We here reconstruct the paleotopography of Northern Hemisphere ice sheets during the glacial maxima of marine isotope stages (MIS) 5b and 4.We employ a combined approach, blending geologically based reconstruction and numerical modeling, to arrive at probable ice sheet extents and topographies for each of these two time slices. For a physically based 3-D calculation based on geologically derived 2-D constraints, we use the University of Maine Ice Sheet Model (UMISM) to calculate ice sheet thickness and topography. The approach and ice sheet modeling strategy is designed to provide robust data sets of sufficient resolution for atmospheric circulation experiments for these previously elusive time periods. Two tunable parameters, a temperature scaling function applied to a spliced Vostok–GRIP record, and spatial adjustment of the climatic pole position, were employed iteratively to achieve a good fit to geological constraints where such were available.

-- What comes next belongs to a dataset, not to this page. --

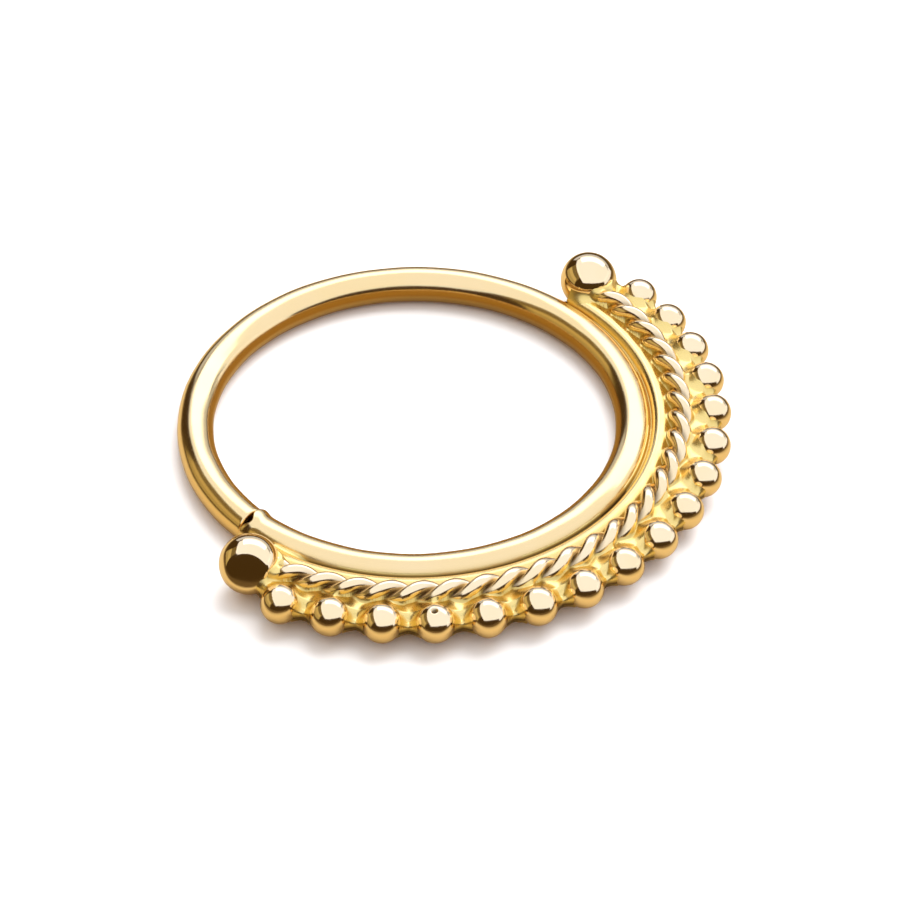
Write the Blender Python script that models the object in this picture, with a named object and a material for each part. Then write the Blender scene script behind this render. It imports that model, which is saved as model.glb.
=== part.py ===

The model credibly reproduces the first-order pattern of size and location of geologically indicated ice sheets during marine isotope stages (MIS) 5b (86.2 kyr model age) and 4 (64 kyr model age). From the interglacial state of two north–south obstacles to atmospheric circulation (Rocky Mountains and Greenland), by MIS 5b the emergence of combined Quebec–central Arctic and Scandinavian–Barents-Kara ice sheets had increased the number of such highland obstacles to four. The number of major ice sheets remained constant through MIS 4, but the merging of the Cordilleran and the proto-Laurentide Ice Sheet produced a single continent-wide North American ice sheet at the LGM

Collaborative Research: Did the Laurentine Ice Sheet Control Abrupt Climate Change?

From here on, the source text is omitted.